1回限りの「定額減税」に早くも延長論が…経済合理性を無視した「与党の政治的思惑」

AI要約

定額減税の延長論が浮上しており、政治的背景と経済の動向が交錯している。

現行の定額減税が家計支援を意図しているが、効果が疑問視されている状況。

政治の流れや減税の複雑な仕組みから、解散や国政選挙の考え方が変化している。

1回限りの「定額減税」に早くも延長論が…経済合理性を無視した「与党の政治的思惑」

 1回限りのはずだった定額減税の延長論が早くも出てきている。減税の効果が疑問視される中、9月の総裁選や都知事選の国政選挙化など政治的動きが重なっており、状況は流動的だ。

 政府は物価高対策として所得税と住民税の一定額を減税する定額減税を6月から実施している。所得税については3万円、住民税については1万円が、6月以降の給与などから差し引かれる。住民税非課税世帯については給付が行われることになっており、すでに実施されている3万円と合わせると10万円が配られる見込みだ。

 このところ激しい物価上昇で、国民生活は苦しくなっている。今回の減税は家計を支援し、消費の低迷を防ぐ目的で行われたが、多くの人が認識しているように、背景には衆院解散や自民党の総裁選など政治的思惑が絡んでいる。

 岸田文雄首相は当初、6月の解散を目論んでいたといわれる。4月に実施された賃上げに加え、6月の定額減税によって家計にゆとりが生まれて国民の好感度が上昇。これを材料に選挙に臨むというシナリオであった。

 確かに4月の春闘では例年にない水準の賃上げが実現したものの、従業員数で全体の7割を占める中小企業の社員には十分にその恩恵がいきわたっておらず、しかも、これまで続けてきた電気代・ガス代の補助は5月に終了となり、6月以降、光熱費が急騰することがほぼ確実となっている。

 加えて、足元では円安が進んでおり、すでに多くの商品が再値上げを表明している。岸田政権が当初、考えていたように家計は改善していない。さらに言えば、定額減税の仕組みが複雑であり、国民が効果を実感できないという問題も指摘されている。

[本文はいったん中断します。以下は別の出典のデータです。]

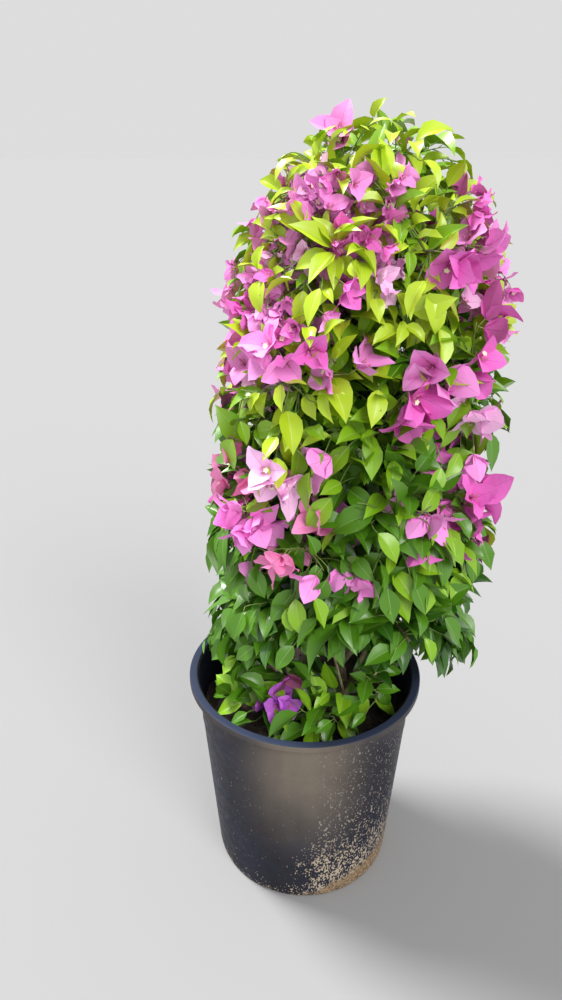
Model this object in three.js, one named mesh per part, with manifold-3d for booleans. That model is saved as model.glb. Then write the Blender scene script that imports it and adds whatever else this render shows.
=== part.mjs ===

 所得税については6月以降、減税分がなくなるまで税額から差し引かれ、住民税については6月分の住民税が一旦ゼロとなり、減税後の税額を11等分した金額を毎月徴収するというかなり複雑な形態となった。給付金のように、明確に金額がわかる形でお金を受け取れるわけではなく、給与明細をよく見ないと効果を実感しにくいというのが現実だろう。

 政府も気にしているのか、企業に対して減税額を給与明細に明記するよう求めたものの、逆に上から目線であるとして批判を受ける結果となってしまった。

 こうした状況から、6月の解散は難しいというのが大方の見方となっており、総裁選を先に実施して、その後、解散する可能性が高くなってきた。総選挙に関しては以前から小池百合子東京都知事の国政転出が取り沙汰されていたものの、衆院の補選において自民党が連敗したことや、小池百合子都知事が推薦した候補が惨敗したこともあり、小池氏の国政転出も完全に吹き飛んでしまった。

 小池氏は都知事選に再出馬せざるを得なくなり、その都知事選には立憲民主党の蓮舫氏が殴り込みをかける状況となっており、都知事選は総選挙の前哨戦という位置付けにならざるを得ない。すべてのシナリオが狂う中、与党内から出てきたのが定額減税の延長論である。